# southern soapers



## Coop (Oct 12, 2010)

Did I read somewhere on the forum that southern soapers is not a good place to order from? I did a search but could'nt find it.


----------



## Deda (Oct 12, 2010)

Personally, I like Southern Soapers.  They deliver quickly and the products I've received have been top quality.

Sadly, they are going out of business, I think maybe due to health problems?
The last day to order is sometime in Nov.  They have some good deals right now.  I'd encourage you to buy with confidence and hope they are able to sell the business.


----------



## agriffin (Oct 12, 2010)

I like them.  They have some great FO's...

I think there was some drama a while back if you go back far enough.  But I highly recommend them.  You might get some good deals since they are closing.  But I think the shipping time is a bit longer now that they are so busy.  Don't order something you might need in a couple of days.


----------



## carebear (Oct 12, 2010)

Southern Soapers is a great place to shop, BUT they are going out of business and selling off the inventory, so you might not want to get too vested in stuff you can only get there.

http://southernsoapers.com/news/family- ... d-of-2010/
and most recently
http://southernsoapers.com/cart/

eta:  oh, I see Deda beat me to it LOL


----------



## IrishLass (Oct 12, 2010)

I'm unfamiliar with any of the past drama, but Southern Soapers is one of my favorite and reliable suppliers with a lot of unique FOs. It's just so sad they are going out of business because I've become quite attached to some of their FOs. Like the others have said, now's the time to order from them since everything is on sale and time is running out.

IrishLass


----------



## Coop (Oct 12, 2010)

Thanks for the info, I saw they were going out of business that's why i was asking about them. Maybe it was Saratoga something that I remember reading about. Too bad they're going out since you all seem to like them. I'm going to check on their sales, last day is Nov.15th. What are your favorite FOs?


----------



## carebear (Oct 12, 2010)

Yea, IL - I don't recall any drama regarding them either.  Just sadness they are closing down.


----------



## paillo (Oct 12, 2010)

Coop said:
			
		

> Thanks for the info, I saw they were going out of business that's why i was asking about them. Maybe it was Saratoga something that I remember reading about. Too bad they're going out since you all seem to like them. I'm going to check on their sales, last day is Nov.15th. What are your favorite FOs?

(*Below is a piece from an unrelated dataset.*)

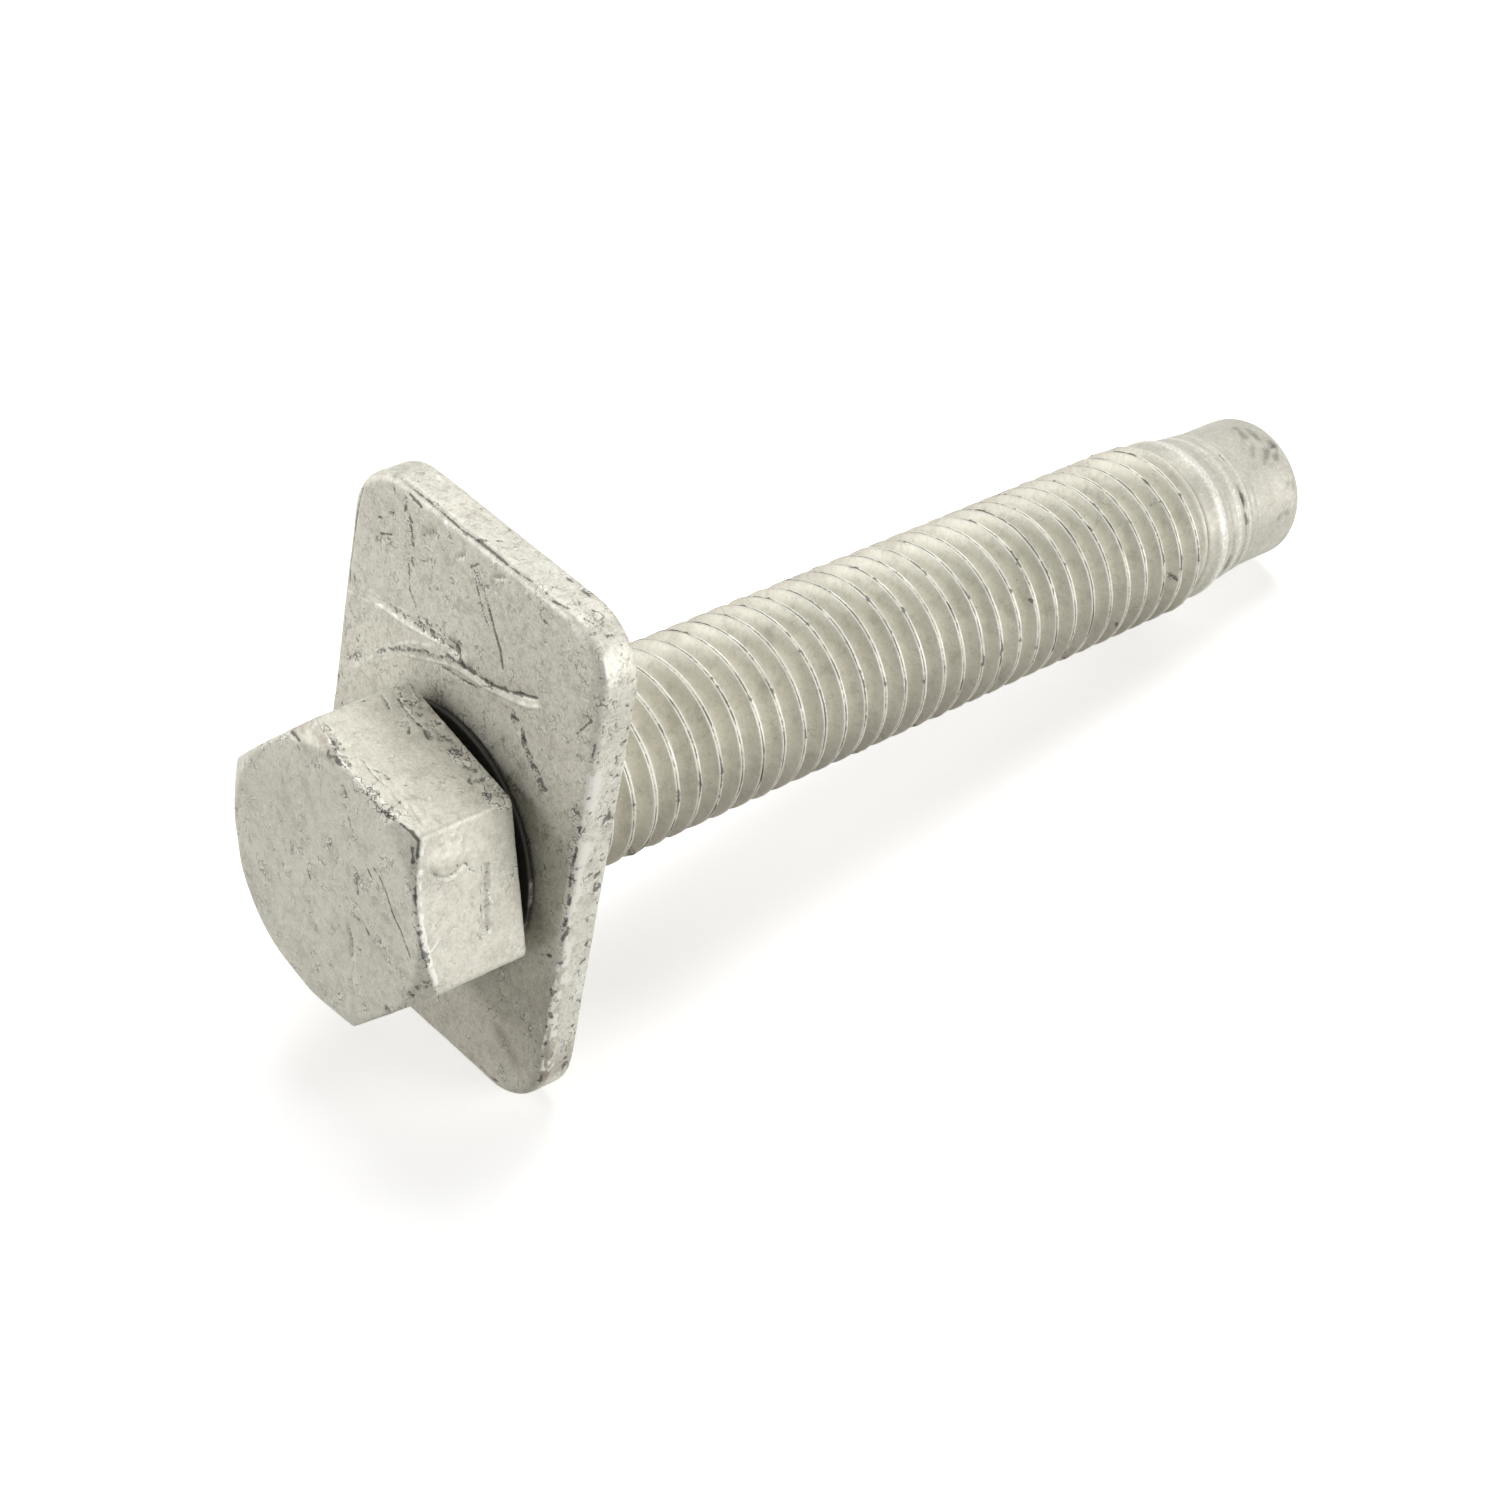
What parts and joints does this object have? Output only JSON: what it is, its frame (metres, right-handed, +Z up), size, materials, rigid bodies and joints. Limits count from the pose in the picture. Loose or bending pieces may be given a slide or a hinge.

i LOVE southern soapers! have been absolutely satisfied with everything i've ever bought from them, and am really sad to see them go. i'm about 3 hours away and am considering driving there and going on a mad shopping spree to save on shipping 

it was saratoga scents, aka alabama soapworks, that had the drama. i would NEVER order from them again, if indeed they still are in business, which they shouldn't be.

order with confidence from southern soapers, and as others have said, take advantage of their going-out-of-business sale now! i think their shipping's a little pricey (even in-state for me) or i would order a TON of stuff from them.


----------



## agriffin (Oct 12, 2010)

My absolute favorite FO from them is Blueberry Festival.  Holy Smokes...in lotion it is TDF.  Last time I checked it was 50% off.  Of course I like the Tassi Lav...but you can't get that less than a drum.  I think Irishlass put me on to that one.  Indian paintbrush is really nice.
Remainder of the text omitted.